Les biais cognitifs et l’illusion de contrôle
La peur de perdre alimente également plusieurs biais cognitifs : l’illusion de contrôle, la confiance à outrance et la préférence pour le statu quo. Les dirigeants qui refusent de considérer la possibilité de perdre prennent souvent des décisions biaisées, qui surestiment leur capacité à influencer le résultat ou sous-estiment les risques.
En acceptant la perte comme une variable, on réduit ces biais. On devient capable d’analyser les situations de manière plus objective, d’évaluer les probabilités et de préparer des plans de contingence. La décision devient moins émotionnelle et plus stratégique.

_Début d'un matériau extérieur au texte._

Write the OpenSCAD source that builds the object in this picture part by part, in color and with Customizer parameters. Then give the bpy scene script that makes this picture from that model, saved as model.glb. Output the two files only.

L’art de la perte contrôlée
Certains leaders pratiquent ce que l’on pourrait appeler la perte contrôlée. Cela consiste à tester des initiatives à petite échelle, à accepter que certaines échouent et à analyser systématiquement les résultats.
Un exemple concret : un dirigeant peut lancer un projet pilote avec des ressources limitées, observer les performances et décider s’il doit investir davantage. L’échec initial n’est pas un drame, mais un signal précieux qui guide les décisions futures. Cette pratique transforme l’entreprise en laboratoire vivant, où chaque perte est une leçon et chaque succès est durablement consolidé.
Le rôle du feedback et de la débriefing
Apprendre à perdre nécessite aussi d’instaurer des rituels de feedback et de débriefing. Après chaque projet ou décision, analyser ce qui a fonctionné, ce qui a échoué et pourquoi permet de capitaliser sur l’expérience.
Ces moments de réflexion structurée aident à désamorcer l’ego et les émotions négatives, et à transformer les pertes en savoir opérationnel. Les équipes comprennent que l’échec est un enseignement, et non un jugement, ce qui favorise la transparence et la collaboration.
Les bénéfices à long terme
Les dirigeants qui intègrent l’apprentissage de la perte dans leur processus décisionnel observent plusieurs bénéfices :
- Des décisions plus réfléchies et moins impulsives.
- Une meilleure gestion du risque et des ressources.
- Une culture d’innovation et d’apprentissage continue.
- Une résilience accrue face aux imprévus et aux crises.
- Une capacité à attirer et retenir des collaborateurs qui osent expérimenter.
En acceptant de perdre, l’entreprise devient plus robuste, plus agile et plus capable de saisir des opportunités stratégiques.